■ What the task asks
Start at the line containing "shelf_plate(FIXED_ARM_FRONT, FIXED_ARM_REAR, FIXED_ARM_END_X))", stop at the line containing "if obj.type not", and set down every line in that stretch exactly as written, and nothing else.

## Start Data section

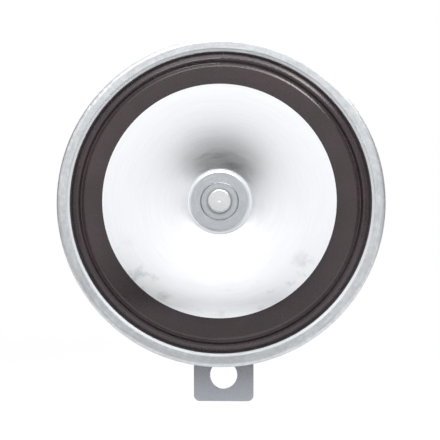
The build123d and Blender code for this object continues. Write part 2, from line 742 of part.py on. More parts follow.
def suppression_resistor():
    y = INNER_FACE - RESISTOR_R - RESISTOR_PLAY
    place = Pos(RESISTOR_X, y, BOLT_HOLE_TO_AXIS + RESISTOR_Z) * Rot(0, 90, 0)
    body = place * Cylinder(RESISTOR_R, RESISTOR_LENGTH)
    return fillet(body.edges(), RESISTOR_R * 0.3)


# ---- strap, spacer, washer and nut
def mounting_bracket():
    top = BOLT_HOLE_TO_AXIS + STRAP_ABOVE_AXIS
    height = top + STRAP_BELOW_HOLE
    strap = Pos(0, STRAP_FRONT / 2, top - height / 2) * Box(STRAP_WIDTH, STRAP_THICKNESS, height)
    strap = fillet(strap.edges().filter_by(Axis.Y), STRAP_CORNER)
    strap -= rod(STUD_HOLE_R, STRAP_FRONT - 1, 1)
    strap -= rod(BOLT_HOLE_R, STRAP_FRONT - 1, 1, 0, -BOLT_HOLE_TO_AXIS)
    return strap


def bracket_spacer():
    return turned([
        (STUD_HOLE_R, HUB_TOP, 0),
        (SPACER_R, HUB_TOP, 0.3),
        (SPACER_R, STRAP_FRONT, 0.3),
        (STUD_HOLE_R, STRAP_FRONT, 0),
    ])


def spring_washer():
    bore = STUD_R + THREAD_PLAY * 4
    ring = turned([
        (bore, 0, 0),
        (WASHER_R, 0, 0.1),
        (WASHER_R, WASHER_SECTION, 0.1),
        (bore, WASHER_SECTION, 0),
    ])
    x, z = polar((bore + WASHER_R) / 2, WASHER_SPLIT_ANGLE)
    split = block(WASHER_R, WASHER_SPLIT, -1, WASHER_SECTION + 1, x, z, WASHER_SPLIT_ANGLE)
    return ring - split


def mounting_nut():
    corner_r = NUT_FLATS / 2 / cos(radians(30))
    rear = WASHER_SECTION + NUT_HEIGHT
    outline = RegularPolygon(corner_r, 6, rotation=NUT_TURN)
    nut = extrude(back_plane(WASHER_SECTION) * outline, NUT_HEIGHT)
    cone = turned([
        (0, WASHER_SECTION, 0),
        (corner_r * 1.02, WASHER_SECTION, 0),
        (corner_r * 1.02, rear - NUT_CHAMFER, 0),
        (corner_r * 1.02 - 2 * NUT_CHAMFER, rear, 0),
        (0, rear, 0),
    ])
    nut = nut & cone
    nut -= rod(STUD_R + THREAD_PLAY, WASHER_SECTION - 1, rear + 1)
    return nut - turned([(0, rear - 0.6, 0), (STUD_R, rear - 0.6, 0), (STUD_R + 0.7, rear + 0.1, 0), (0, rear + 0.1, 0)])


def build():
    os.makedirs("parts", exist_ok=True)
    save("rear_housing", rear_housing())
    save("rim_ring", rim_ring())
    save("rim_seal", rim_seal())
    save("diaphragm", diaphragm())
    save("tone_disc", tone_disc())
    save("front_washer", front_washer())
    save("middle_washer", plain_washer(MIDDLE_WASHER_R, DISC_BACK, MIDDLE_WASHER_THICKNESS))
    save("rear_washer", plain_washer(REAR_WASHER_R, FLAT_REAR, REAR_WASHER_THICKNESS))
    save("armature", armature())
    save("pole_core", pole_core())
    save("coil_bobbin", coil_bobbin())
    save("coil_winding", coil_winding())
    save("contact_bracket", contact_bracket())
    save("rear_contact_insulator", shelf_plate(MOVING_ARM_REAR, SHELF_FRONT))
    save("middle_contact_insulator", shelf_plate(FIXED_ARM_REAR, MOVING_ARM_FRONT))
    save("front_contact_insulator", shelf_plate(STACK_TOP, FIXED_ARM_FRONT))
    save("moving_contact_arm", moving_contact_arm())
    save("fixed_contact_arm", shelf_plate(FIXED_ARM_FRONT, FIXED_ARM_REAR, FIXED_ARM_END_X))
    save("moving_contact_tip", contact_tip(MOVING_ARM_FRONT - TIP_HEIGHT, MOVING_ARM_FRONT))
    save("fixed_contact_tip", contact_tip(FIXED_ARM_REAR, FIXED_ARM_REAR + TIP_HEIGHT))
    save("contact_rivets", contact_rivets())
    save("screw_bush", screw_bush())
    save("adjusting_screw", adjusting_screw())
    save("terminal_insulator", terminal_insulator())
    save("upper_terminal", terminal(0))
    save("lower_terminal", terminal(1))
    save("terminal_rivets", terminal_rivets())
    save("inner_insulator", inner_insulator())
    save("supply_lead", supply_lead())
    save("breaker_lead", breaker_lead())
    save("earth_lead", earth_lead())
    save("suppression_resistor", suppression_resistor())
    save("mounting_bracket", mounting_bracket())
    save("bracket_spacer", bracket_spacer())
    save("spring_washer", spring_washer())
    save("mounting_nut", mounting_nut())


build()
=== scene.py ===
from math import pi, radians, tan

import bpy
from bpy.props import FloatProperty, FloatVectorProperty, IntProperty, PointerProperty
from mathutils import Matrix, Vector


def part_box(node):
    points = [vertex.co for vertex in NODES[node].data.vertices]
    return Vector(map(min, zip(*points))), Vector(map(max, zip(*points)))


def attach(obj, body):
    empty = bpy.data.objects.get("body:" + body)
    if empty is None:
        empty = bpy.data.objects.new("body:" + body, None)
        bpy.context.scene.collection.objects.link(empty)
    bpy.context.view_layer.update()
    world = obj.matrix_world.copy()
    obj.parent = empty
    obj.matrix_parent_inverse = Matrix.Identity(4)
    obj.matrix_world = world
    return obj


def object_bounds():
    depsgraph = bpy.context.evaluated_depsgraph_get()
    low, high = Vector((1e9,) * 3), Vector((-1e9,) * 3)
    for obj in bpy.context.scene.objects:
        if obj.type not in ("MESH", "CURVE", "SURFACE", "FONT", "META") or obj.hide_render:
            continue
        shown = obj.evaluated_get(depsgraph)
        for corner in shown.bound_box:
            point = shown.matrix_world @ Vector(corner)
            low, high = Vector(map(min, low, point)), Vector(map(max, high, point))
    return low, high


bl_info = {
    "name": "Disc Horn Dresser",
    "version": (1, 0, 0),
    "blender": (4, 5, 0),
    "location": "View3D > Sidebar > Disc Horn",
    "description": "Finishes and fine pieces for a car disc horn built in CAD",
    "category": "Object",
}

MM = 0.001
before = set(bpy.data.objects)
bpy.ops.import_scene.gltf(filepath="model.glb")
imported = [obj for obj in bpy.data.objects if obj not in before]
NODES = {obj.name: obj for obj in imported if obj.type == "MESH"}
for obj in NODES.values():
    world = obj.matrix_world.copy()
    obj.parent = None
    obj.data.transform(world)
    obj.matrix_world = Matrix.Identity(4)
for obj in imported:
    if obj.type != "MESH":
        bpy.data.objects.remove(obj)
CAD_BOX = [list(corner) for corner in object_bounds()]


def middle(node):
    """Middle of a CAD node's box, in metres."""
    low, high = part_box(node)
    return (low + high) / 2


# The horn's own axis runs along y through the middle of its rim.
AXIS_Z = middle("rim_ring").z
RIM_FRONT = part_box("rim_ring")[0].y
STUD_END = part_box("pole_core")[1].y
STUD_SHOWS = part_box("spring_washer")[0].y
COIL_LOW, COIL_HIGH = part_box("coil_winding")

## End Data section

■ Solution to the exercise
    save("fixed_contact_arm", shelf_plate(FIXED_ARM_FRONT, FIXED_ARM_REAR, FIXED_ARM_END_X))
    save("moving_contact_tip", contact_tip(MOVING_ARM_FRONT - TIP_HEIGHT, MOVING_ARM_FRONT))
    save("fixed_contact_tip", contact_tip(FIXED_ARM_REAR, FIXED_ARM_REAR + TIP_HEIGHT))
    save("contact_rivets", contact_rivets())
    save("screw_bush", screw_bush())
    save("adjusting_screw", adjusting_screw())
    save("terminal_insulator", terminal_insulator())
    save("upper_terminal", terminal(0))
    save("lower_terminal", terminal(1))
    save("terminal_rivets", terminal_rivets())
    save("inner_insulator", inner_insulator())
    save("supply_lead", supply_lead())
    save("breaker_lead", breaker_lead())
    save("earth_lead", earth_lead())
    save("suppression_resistor", suppression_resistor())
    save("mounting_bracket", mounting_bracket())
    save("bracket_spacer", bracket_spacer())
    save("spring_washer", spring_washer())
    save("mounting_nut", mounting_nut())


build()
=== scene.py ===
from math import pi, radians, tan

import bpy
from bpy.props import FloatProperty, FloatVectorProperty, IntProperty, PointerProperty
from mathutils import Matrix, Vector


def part_box(node):
    points = [vertex.co for vertex in NODES[node].data.vertices]
    return Vector(map(min, zip(*points))), Vector(map(max, zip(*points)))


def attach(obj, body):
    empty = bpy.data.objects.get("body:" + body)
    if empty is None:
        empty = bpy.data.objects.new("body:" + body, None)
        bpy.context.scene.collection.objects.link(empty)
    bpy.context.view_layer.update()
    world = obj.matrix_world.copy()
    obj.parent = empty
    obj.matrix_parent_inverse = Matrix.Identity(4)
    obj.matrix_world = world
    return obj


def object_bounds():
    depsgraph = bpy.context.evaluated_depsgraph_get()
    low, high = Vector((1e9,) * 3), Vector((-1e9,) * 3)
    for obj in bpy.context.scene.objects:
        if obj.type not in ("MESH", "CURVE", "SURFACE", "FONT", "META") or obj.hide_render:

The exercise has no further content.